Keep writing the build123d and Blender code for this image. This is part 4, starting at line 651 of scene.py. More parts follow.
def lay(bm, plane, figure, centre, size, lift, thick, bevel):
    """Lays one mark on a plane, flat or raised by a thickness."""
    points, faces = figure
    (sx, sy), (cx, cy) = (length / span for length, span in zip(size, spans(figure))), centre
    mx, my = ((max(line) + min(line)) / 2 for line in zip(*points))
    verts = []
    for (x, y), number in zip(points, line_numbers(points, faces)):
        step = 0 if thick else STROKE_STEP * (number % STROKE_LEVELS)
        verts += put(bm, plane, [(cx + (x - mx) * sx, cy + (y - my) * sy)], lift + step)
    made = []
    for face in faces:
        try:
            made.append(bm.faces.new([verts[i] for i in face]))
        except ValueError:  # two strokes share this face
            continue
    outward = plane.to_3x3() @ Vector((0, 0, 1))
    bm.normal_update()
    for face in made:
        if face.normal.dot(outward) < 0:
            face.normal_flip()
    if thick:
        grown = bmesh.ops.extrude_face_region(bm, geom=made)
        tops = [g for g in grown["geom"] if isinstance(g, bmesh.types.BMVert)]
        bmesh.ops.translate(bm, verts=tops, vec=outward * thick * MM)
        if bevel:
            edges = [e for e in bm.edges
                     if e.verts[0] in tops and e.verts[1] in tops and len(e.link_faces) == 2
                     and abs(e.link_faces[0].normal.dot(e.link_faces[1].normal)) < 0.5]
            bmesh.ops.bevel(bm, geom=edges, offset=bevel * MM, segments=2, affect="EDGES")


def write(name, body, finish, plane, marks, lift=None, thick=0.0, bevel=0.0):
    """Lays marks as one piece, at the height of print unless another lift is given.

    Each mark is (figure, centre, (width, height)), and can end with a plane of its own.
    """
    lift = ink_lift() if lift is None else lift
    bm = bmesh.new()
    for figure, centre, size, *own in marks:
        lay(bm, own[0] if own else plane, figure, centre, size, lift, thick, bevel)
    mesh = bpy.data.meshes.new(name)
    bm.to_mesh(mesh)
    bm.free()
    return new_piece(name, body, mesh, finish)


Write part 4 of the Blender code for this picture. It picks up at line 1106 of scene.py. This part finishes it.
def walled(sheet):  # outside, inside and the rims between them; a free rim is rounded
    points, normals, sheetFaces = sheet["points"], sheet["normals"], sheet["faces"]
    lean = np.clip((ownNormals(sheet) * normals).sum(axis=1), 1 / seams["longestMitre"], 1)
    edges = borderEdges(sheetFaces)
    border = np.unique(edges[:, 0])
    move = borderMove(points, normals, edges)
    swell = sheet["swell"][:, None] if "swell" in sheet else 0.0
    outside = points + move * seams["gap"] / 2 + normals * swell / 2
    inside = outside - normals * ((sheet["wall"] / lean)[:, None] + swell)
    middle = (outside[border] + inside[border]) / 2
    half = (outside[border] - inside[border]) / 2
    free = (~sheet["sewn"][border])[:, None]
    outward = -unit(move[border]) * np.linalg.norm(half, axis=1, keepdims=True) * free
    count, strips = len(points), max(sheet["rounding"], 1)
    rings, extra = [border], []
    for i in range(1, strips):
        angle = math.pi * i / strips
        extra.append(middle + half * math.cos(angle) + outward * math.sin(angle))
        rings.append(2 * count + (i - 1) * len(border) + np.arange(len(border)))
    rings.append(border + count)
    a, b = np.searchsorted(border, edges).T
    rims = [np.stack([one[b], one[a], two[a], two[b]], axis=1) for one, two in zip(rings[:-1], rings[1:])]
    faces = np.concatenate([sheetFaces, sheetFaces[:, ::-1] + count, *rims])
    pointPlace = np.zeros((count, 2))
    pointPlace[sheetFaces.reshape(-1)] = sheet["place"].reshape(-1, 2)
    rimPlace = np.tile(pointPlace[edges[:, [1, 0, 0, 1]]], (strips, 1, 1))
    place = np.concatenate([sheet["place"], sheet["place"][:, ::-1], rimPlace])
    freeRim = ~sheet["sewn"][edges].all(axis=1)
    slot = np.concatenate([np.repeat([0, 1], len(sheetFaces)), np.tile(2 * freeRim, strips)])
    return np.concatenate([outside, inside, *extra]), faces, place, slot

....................

What the task requires: Retype the data exactly as given.

Exercise answer:
Keep writing the build123d and Blender code for this image. This is part 4, starting at line 651 of scene.py. More parts follow.
def lay(bm, plane, figure, centre, size, lift, thick, bevel):
    """Lays one mark on a plane, flat or raised by a thickness."""
    points, faces = figure
    (sx, sy), (cx, cy) = (length / span for length, span in zip(size, spans(figure))), centre
    mx, my = ((max(line) + min(line)) / 2 for line in zip(*points))
    verts = []
    for (x, y), number in zip(points, line_numbers(points, faces)):
        step = 0 if thick else STROKE_STEP * (number % STROKE_LEVELS)
        verts += put(bm, plane, [(cx + (x - mx) * sx, cy + (y - my) * sy)], lift + step)
    made = []
    for face in faces:
        try:
            made.append(bm.faces.new([verts[i] for i in face]))
        except ValueError:  # two strokes share this face
            continue
    outward = plane.to_3x3() @ Vector((0, 0, 1))
    bm.normal_update()
    for face in made:
        if face.normal.dot(outward) < 0:
            face.normal_flip()
    if thick:
        grown = bmesh.ops.extrude_face_region(bm, geom=made)
        tops = [g for g in grown["geom"] if isinstance(g, bmesh.types.BMVert)]
        bmesh.ops.translate(bm, verts=tops, vec=outward * thick * MM)
        if bevel:
            edges = [e for e in bm.edges
                     if e.verts[0] in tops and e.verts[1] in tops and len(e.link_faces) == 2
                     and abs(e.link_faces[0].normal.dot(e.link_faces[1].normal)) < 0.5]
            bmesh.ops.bevel(bm, geom=edges, offset=bevel * MM, segments=2, affect="EDGES")


def write(name, body, finish, plane, marks, lift=None, thick=0.0, bevel=0.0):
    """Lays marks as one piece, at the height of print unless another lift is given.

    Each mark is (figure, centre, (width, height)), and can end with a plane of its own.
    """
    lift = ink_lift() if lift is None else lift
    bm = bmesh.new()
    for figure, centre, size, *own in marks:
        lay(bm, own[0] if own else plane, figure, centre, size, lift, thick, bevel)
    mesh = bpy.data.meshes.new(name)
    bm.to_mesh(mesh)
    bm.free()
    return new_piece(name, body, mesh, finish)


Write part 4 of the Blender code for this picture. It picks up at line 1106 of scene.py. This part finishes it.
def walled(sheet):  # outside, inside and the rims between them; a free rim is rounded
    points, normals, sheetFaces = sheet["points"], sheet["normals"], sheet["faces"]
    lean = np.clip((ownNormals(sheet) * normals).sum(axis=1), 1 / seams["longestMitre"], 1)
    edges = borderEdges(sheetFaces)
    border = np.unique(edges[:, 0])
    move = borderMove(points, normals, edges)
    swell = sheet["swell"][:, None] if "swell" in sheet else 0.0
    outside = points + move * seams["gap"] / 2 + normals * swell / 2
    inside = outside - normals * ((sheet["wall"] / lean)[:, None] + swell)
    middle = (outside[border] + inside[border]) / 2
    half = (outside[border] - inside[border]) / 2
    free = (~sheet["sewn"][border])[:, None]
    outward = -unit(move[border]) * np.linalg.norm(half, axis=1, keepdims=True) * free
    count, strips = len(points), max(sheet["rounding"], 1)
    rings, extra = [border], []
    for i in range(1, strips):
        angle = math.pi * i / strips
        extra.append(middle + half * math.cos(angle) + outward * math.sin(angle))
        rings.append(2 * count + (i - 1) * len(border) + np.arange(len(border)))
    rings.append(border + count)
    a, b = np.searchsorted(border, edges).T
    rims = [np.stack([one[b], one[a], two[a], two[b]], axis=1) for one, two in zip(rings[:-1], rings[1:])]
    faces = np.concatenate([sheetFaces, sheetFaces[:, ::-1] + count, *rims])
    pointPlace = np.zeros((count, 2))
    pointPlace[sheetFaces.reshape(-1)] = sheet["place"].reshape(-1, 2)
    rimPlace = np.tile(pointPlace[edges[:, [1, 0, 0, 1]]], (strips, 1, 1))
    place = np.concatenate([sheet["place"], sheet["place"][:, ::-1], rimPlace])
    freeRim = ~sheet["sewn"][edges].all(axis=1)
    slot = np.concatenate([np.repeat([0, 1], len(sheetFaces)), np.tile(2 * freeRim, strips)])
    return np.concatenate([outside, inside, *extra]), faces, place, slot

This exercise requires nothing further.